In the second case, the code "knows" how big the list is,
even though the list is defined in a different source file
and someone may have added or deleted a member of that list.
This is not ok.  It would be much better to have
    extern int list[LIST_SIZE];
    for (i=0; i<LIST_SIZE; ++i) ...
or even
    for (i=0; i<sizeof(list)/sizeof(list[0]); ++i) ...
Then lint would notice and complain if the "extern int list[LIST_SIZE]"
referenced something with a different size than the actual list
(which should be defined with "list[]={...}" NOT with "list[LIST_SIZE]=").

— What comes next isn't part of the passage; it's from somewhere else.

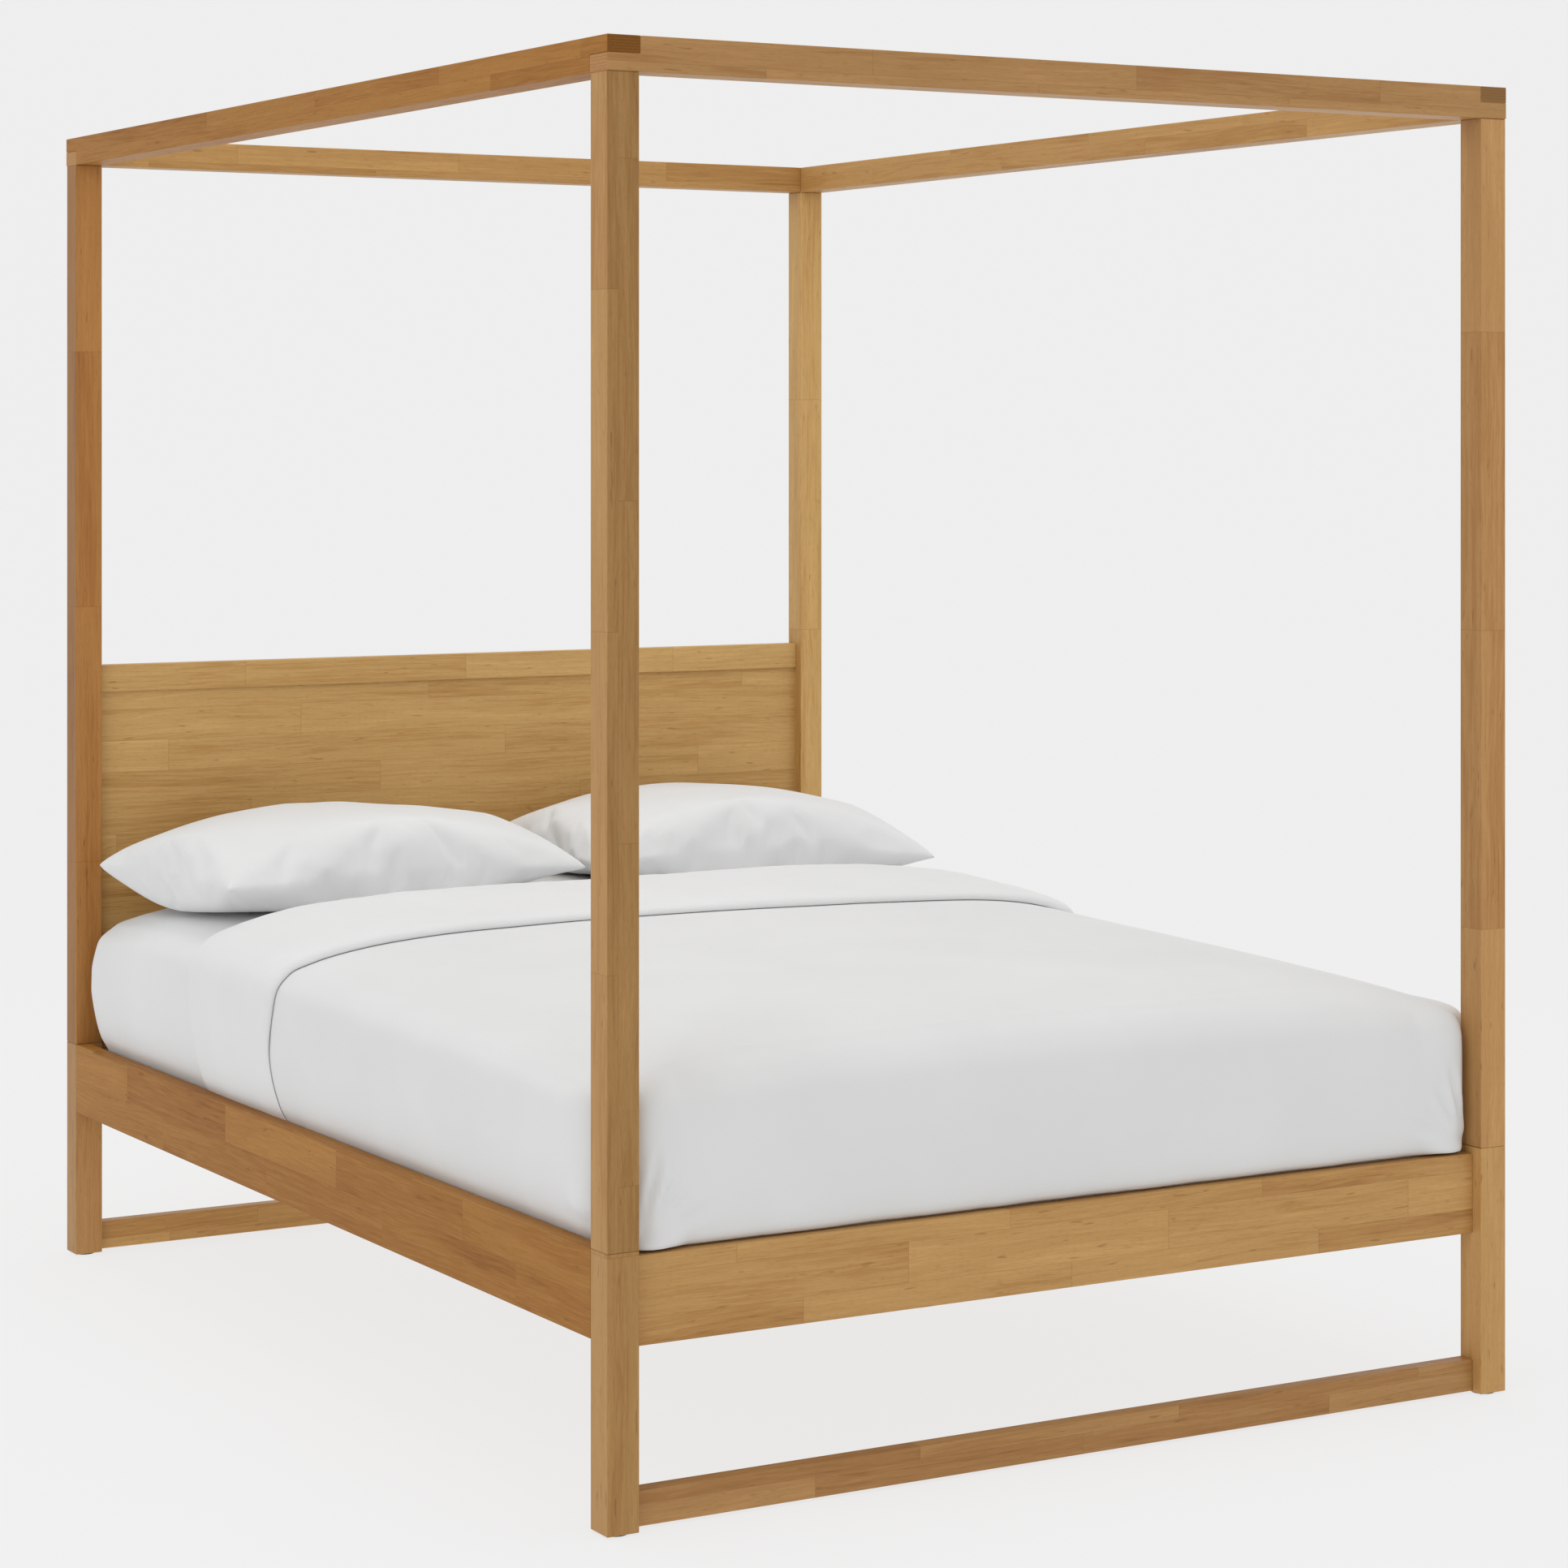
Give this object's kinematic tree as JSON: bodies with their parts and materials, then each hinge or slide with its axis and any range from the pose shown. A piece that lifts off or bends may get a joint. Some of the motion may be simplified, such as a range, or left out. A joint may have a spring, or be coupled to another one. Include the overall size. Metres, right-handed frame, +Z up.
{
  "type": "four poster canopy bed",
  "caption": "Wooden four poster bed with an open box canopy frame, a plank headboard, low stretchers, a slatted base, and a made-up mattress with pillows.",
  "frame": {"origin": "on the floor, under the centre of the bed's overall outline", "axes": "+Z up, +Y along the bed towards the head, +X across the bed towards its right-hand side seen from the foot"},
  "size_m": [1.602, 2.152, 2.06],
  "materials": {
    "frame_wood": "satin",
    "pine": "matte",
    "steel": "satin",
    "glide_plastic": "matte",
    "mattress_cover": "matte",
    "sheet_cotton": "matte",
    "coverlet_cotton": "matte",
    "pillow_fill": "matte"
  },
  "bodies": {
    "frame": {"lower_post_foot_left": "frame_wood", "lower_post_foot_right": "frame_wood", "lower_post_head_left": "frame_wood", "lower_post_head_right": "frame_wood", "upper_post_foot_left": "frame_wood", "upper_post_foot_right": "frame_wood", "upper_post_head_left": "frame_wood", "upper_post_head_right": "frame_wood", "post_pins": "steel", "canopy_rail_left": "frame_wood", "canopy_rail_right": "frame_wood", "canopy_rail_foot": "frame_wood", "canopy_rail_head": "frame_wood", "canopy_bolts": "steel", "canopy_dowels": "pine", "threaded_inserts": "steel", "headboard_cap_rail": "frame_wood", "headboard_panel": "frame_wood", "headboard_lower_rail": "frame_wood", "head_stretcher": "frame_wood", "foot_rail": "frame_wood", "foot_stretcher": "frame_wood", "side_rail_left": "frame_wood", "side_rail_right": "frame_wood", "rail_hook_plates": "steel", "hook_plate_screws": "steel", "post_keeper_plates": "steel", "keeper_plate_screws": "steel", "slat_ledger_left": "pine", "slat_ledger_right": "pine", "ledger_screws": "steel", "slat_screws": "steel", "centre_beam": "pine", "beam_hangers": "steel", "hanger_screws": "steel", "centre_leg": "pine", "leg_hanger_bolt": "steel", "post_glides": "glide_plastic", "slat_01": "pine", "slat_02": "pine", "slat_03": "pine", "slat_04": "pine", "slat_05": "pine", "slat_06": "pine", "slat_07": "pine", "slat_08": "pine", "slat_09": "pine", "slat_10": "pine", "slat_11": "pine", "slat_12": "pine"},
    "levelling_foot": {"levelling_foot": "glide_plastic"},
    "made_up_mattress": {"mattress": "mattress_cover", "fitted_sheet": "sheet_cotton", "coverlet": "coverlet_cotton", "flat_sheet_cuff": "sheet_cotton"},
    "left_pillow": {"pillow_left": "pillow_fill", "pillowcase_left": "sheet_cotton"},
    "right_pillow": {"pillow_right": "pillow_fill", "pillowcase_right": "sheet_cotton"}
  },
  "joints": [
    {"name": "mattress_lift", "type": "slide", "parent": "frame", "child": "made_up_mattress", "axis": [0, 0, 1], "range_m": [0, 0.35]},
    {"name": "left_pillow_lift", "type": "slide", "parent": "made_up_mattress", "child": "left_pillow", "axis": [0, 0, 1], "range_m": [0, 0.4]},
    {"name": "right_pillow_lift", "type": "slide", "parent": "made_up_mattress", "child": "right_pillow", "axis": [0, 0, 1], "range_m": [0, 0.4]},
    {"name": "levelling_foot_turn_in", "type": "slide", "parent": "frame", "child": "levelling_foot", "axis": [0, 0, 1], "range_m": [0, 0.01]}
  ]
}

> >e.g. use "char **argv;", not "char *argv[];".  Since the compiler
> >will silently convert the second parameter declaration into the
> >first for you, you might as well declare it that way in the first
> >place and avoid confusing yourself and others.
> 
> I wouldn't say this.  I like the use of ``foo *bar[]'' to make it
> clear that ``bar'' does indeed represent an array of pointers, through
> which one might traverse.

So long as you realize that in
    void func(list) int list[]; {extern int vec[]; ...}
the identifiers list and vec have very different types.
vec is an array and list is a pointer.

Many people find this feature to be a cause for confusion.
Here's an example I used a while back to help a local user that
couldn't understand why things were behaving the way they were:

%cat sizeof.c

#include <stdio.h>

test(f, d, s, c, a)
    float f;
    double d;
    short s;
    char c;
    int a[10];
{
    auto float af;
    auto double ad;
    auto short as;
    auto char ac;
    auto int aa[10];

    fprintf(stdout,
        "sizeof autos:  float=%d  double=%d  short=%d  char=%d  int[10]=%d\n",
        (int)sizeof(af), (int)sizeof(ad), (int)sizeof(as),
        (int)sizeof(ac), (int)sizeof(aa));
    fprintf(stdout,
        "sizeof args:   float=%d  double=%d  short=%d  char=%d  int[10]=%d\n",
        (int)sizeof(f), (int)sizeof(d), (int)sizeof(s),
        (int)sizeof(c), (int)sizeof(a));
}

int array[10];

main()
{
    test(0., 0., 0, 0, array);
    return 0;
}

% lint sizeof.c
sizeof.c:
sizeof.c(4): warning: float type changed to double
sizeof.c(8): warning: array[10] type changed to pointer
"fprintf" result is always ignored.

% cc sizeof.c
% ./a.out
sizeof autos:  float=4  double=8  short=2  char=1  int[10]=40
sizeof args:   float=8  double=8  short=2  char=1  int[10]=4

                     ^                                     ^
                     *                                     *

Note that (just as lint said it would be), the parameter declarations
    float f;
    int a[10];
were silently converted by the all too helpful compiler into
    double f;
    int *a;
since the first declarations were types that are not legal as
function arguments.
Since they are impossible as they stand, the compiler tries to
help you by changing them to what you obviously meant.

If you find that confuses you more than it helps you,
you are not alone.

But for good or bad, this is the way the C language is defined to work.

On the other hand, the BSD compiler did not promote the types of
the short and char parameters.  That is probably a bug.